[start Data excerpt]

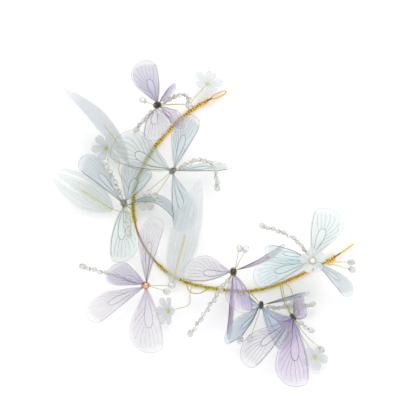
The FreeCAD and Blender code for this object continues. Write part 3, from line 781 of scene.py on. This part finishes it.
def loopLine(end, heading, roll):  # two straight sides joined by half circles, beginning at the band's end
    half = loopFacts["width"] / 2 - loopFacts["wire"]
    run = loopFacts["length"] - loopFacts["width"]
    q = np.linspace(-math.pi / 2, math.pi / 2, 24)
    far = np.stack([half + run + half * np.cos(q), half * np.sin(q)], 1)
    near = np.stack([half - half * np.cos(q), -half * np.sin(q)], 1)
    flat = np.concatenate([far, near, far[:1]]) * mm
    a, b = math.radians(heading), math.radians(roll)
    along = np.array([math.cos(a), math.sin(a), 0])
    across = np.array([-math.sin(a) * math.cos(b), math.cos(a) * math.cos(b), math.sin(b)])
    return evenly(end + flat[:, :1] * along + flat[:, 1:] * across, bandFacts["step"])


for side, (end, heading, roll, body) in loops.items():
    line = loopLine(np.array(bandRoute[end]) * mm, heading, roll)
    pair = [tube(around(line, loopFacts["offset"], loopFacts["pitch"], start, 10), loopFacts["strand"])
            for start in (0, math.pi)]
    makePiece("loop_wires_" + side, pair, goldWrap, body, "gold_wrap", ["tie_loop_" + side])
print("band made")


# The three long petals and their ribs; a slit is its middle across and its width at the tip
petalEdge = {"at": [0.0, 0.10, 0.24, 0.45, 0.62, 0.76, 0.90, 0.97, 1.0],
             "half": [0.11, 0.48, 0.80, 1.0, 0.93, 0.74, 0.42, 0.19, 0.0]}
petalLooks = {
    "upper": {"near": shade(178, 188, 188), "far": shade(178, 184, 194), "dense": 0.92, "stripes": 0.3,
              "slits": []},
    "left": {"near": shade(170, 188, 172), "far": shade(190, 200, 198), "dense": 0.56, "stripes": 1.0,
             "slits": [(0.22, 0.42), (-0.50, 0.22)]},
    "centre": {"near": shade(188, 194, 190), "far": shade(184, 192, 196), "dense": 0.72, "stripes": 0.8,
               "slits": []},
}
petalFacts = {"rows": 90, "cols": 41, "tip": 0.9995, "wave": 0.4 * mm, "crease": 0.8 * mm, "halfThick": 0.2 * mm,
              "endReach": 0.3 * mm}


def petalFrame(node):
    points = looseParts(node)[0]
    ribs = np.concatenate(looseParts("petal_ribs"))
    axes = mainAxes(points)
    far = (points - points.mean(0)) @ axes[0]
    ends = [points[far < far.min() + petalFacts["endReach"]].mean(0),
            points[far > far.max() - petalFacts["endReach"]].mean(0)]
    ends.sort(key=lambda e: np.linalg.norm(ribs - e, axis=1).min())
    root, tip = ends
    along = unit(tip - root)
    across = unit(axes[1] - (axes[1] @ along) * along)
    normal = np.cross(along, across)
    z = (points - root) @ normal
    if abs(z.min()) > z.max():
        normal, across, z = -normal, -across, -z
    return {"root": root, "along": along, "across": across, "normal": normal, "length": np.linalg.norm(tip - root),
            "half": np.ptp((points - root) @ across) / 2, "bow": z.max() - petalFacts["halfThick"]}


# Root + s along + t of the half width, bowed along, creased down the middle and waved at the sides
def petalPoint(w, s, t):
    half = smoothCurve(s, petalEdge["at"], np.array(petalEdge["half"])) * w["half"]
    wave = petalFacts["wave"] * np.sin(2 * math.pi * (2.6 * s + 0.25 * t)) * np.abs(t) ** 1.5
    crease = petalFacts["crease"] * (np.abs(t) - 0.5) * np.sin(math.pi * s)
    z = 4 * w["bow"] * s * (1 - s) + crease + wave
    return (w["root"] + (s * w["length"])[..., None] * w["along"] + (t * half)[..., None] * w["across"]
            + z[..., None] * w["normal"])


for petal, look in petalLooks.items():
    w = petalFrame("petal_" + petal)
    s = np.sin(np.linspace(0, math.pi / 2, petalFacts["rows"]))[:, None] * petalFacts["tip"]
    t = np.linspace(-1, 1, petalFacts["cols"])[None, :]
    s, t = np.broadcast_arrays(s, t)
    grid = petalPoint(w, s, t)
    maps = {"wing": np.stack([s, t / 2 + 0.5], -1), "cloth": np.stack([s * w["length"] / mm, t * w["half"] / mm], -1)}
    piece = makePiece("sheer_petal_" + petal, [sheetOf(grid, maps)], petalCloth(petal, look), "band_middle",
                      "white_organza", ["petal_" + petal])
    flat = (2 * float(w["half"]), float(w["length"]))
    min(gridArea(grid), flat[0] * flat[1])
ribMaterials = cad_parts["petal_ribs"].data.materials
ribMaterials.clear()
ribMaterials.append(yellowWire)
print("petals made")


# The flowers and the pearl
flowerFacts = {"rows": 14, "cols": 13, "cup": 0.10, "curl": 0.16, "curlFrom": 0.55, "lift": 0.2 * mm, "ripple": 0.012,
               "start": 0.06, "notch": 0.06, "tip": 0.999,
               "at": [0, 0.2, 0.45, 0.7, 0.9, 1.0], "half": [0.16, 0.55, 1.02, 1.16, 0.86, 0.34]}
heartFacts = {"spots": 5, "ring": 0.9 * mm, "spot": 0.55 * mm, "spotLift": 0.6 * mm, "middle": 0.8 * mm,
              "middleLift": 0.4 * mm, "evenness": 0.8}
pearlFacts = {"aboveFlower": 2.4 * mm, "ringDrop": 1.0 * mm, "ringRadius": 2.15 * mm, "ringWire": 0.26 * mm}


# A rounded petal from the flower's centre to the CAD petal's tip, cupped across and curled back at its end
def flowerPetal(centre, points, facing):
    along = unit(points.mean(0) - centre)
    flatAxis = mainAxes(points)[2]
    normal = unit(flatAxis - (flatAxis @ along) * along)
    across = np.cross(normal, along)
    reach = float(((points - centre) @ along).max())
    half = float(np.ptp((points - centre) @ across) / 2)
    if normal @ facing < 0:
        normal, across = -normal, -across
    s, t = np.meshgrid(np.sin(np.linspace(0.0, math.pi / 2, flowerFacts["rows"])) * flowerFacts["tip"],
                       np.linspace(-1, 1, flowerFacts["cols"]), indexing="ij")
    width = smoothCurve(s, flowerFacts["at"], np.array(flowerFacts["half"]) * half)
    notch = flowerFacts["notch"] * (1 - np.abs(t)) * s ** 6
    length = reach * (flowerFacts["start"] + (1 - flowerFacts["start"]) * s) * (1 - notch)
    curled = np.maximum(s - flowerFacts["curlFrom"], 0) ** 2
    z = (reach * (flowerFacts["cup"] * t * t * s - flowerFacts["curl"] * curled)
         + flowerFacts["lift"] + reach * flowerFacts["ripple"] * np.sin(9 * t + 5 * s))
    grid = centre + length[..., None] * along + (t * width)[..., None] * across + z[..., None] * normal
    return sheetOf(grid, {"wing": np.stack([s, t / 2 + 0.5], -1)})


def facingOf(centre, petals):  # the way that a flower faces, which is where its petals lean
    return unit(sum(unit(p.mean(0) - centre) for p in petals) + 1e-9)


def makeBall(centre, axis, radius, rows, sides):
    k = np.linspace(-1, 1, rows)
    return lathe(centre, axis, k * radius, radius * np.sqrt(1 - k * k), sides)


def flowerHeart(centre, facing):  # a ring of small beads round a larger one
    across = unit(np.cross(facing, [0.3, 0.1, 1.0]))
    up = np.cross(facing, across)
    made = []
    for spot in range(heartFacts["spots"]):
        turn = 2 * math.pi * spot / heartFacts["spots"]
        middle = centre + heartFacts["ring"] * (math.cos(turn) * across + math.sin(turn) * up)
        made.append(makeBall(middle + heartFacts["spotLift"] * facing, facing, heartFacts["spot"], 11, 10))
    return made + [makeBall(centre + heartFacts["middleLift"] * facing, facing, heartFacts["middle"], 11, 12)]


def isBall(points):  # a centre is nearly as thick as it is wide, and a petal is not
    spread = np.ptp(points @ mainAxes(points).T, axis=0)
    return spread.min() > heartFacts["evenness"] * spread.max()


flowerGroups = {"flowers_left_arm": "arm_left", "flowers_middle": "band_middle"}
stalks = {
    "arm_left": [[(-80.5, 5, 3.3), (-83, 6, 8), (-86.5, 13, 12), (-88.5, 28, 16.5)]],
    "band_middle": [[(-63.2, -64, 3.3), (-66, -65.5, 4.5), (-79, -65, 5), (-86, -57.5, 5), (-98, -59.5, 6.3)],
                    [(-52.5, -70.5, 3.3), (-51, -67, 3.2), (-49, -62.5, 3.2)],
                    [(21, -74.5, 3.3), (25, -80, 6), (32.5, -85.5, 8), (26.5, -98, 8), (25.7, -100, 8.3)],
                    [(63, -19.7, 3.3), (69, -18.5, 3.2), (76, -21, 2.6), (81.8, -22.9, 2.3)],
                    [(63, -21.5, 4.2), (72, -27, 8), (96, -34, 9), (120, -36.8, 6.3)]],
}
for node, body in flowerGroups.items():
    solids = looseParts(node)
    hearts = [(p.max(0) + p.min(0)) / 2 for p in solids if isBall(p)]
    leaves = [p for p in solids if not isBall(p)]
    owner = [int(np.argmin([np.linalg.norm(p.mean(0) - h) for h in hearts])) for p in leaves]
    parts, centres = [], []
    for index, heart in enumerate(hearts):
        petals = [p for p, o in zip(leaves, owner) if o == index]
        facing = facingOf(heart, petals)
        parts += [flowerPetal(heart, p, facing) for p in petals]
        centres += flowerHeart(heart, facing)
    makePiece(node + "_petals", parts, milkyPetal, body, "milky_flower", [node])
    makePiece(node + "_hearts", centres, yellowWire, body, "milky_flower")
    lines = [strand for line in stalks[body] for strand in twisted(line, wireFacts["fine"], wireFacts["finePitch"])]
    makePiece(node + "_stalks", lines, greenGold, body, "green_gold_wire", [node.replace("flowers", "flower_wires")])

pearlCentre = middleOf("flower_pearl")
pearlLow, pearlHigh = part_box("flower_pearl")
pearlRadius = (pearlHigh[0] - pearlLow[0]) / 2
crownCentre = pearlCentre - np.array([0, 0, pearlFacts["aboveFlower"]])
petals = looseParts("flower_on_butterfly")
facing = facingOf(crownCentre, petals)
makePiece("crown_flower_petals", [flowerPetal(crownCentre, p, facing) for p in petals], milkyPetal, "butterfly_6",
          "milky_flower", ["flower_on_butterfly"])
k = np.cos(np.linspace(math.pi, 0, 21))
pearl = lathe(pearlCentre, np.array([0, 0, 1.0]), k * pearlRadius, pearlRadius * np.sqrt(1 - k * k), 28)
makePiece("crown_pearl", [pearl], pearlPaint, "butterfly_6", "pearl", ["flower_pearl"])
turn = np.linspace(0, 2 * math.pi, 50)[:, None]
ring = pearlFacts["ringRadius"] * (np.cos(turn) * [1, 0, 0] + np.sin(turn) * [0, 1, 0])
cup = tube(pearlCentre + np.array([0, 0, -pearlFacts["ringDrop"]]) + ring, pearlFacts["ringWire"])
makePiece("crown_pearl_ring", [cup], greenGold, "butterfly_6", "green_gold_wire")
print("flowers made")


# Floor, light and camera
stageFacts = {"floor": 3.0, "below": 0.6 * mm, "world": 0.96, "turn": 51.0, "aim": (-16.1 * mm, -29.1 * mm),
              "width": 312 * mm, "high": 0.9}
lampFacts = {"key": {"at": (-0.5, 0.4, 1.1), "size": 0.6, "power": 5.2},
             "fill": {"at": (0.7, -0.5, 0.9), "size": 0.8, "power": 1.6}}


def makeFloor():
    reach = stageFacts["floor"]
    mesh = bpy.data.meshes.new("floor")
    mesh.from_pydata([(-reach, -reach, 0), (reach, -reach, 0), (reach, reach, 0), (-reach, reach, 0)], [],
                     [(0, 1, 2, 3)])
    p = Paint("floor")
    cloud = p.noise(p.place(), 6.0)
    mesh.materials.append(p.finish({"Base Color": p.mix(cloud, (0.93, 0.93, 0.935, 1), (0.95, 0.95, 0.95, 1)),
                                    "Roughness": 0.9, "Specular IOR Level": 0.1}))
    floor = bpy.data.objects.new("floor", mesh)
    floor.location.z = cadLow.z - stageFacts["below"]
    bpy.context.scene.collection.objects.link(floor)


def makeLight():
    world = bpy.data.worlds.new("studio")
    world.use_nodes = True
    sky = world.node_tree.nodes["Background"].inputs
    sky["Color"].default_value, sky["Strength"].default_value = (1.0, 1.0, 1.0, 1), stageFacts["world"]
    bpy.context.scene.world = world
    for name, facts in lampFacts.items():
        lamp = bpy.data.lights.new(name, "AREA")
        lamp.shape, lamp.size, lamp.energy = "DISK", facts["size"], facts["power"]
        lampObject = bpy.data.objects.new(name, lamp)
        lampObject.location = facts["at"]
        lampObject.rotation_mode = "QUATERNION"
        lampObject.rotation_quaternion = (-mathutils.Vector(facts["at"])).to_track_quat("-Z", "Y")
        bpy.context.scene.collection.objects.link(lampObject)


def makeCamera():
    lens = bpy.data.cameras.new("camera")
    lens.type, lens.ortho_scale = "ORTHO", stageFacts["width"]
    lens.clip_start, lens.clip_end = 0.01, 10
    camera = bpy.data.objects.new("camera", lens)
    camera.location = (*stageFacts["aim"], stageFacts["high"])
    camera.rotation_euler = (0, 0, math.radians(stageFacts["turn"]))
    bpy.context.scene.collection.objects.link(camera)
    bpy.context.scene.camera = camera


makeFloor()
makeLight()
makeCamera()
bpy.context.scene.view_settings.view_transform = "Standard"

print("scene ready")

[end Data excerpt]

◆ Goal of the exercise ◆
Reproduce, please, the lines of the material from its first line down to the line containing "return evenly(end +", keeping both ends and nothing beyond them.

◆ Response below ◆
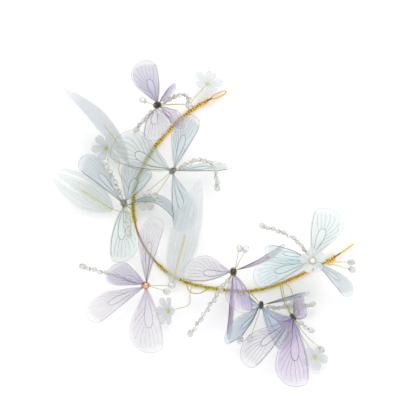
The FreeCAD and Blender code for this object continues. Write part 3, from line 781 of scene.py on. This part finishes it.
def loopLine(end, heading, roll):  # two straight sides joined by half circles, beginning at the band's end
    half = loopFacts["width"] / 2 - loopFacts["wire"]
    run = loopFacts["length"] - loopFacts["width"]
    q = np.linspace(-math.pi / 2, math.pi / 2, 24)
    far = np.stack([half + run + half * np.cos(q), half * np.sin(q)], 1)
    near = np.stack([half - half * np.cos(q), -half * np.sin(q)], 1)
    flat = np.concatenate([far, near, far[:1]]) * mm
    a, b = math.radians(heading), math.radians(roll)
    along = np.array([math.cos(a), math.sin(a), 0])
    across = np.array([-math.sin(a) * math.cos(b), math.cos(a) * math.cos(b), math.sin(b)])
    return evenly(end + flat[:, :1] * along + flat[:, 1:] * across, bandFacts["step"])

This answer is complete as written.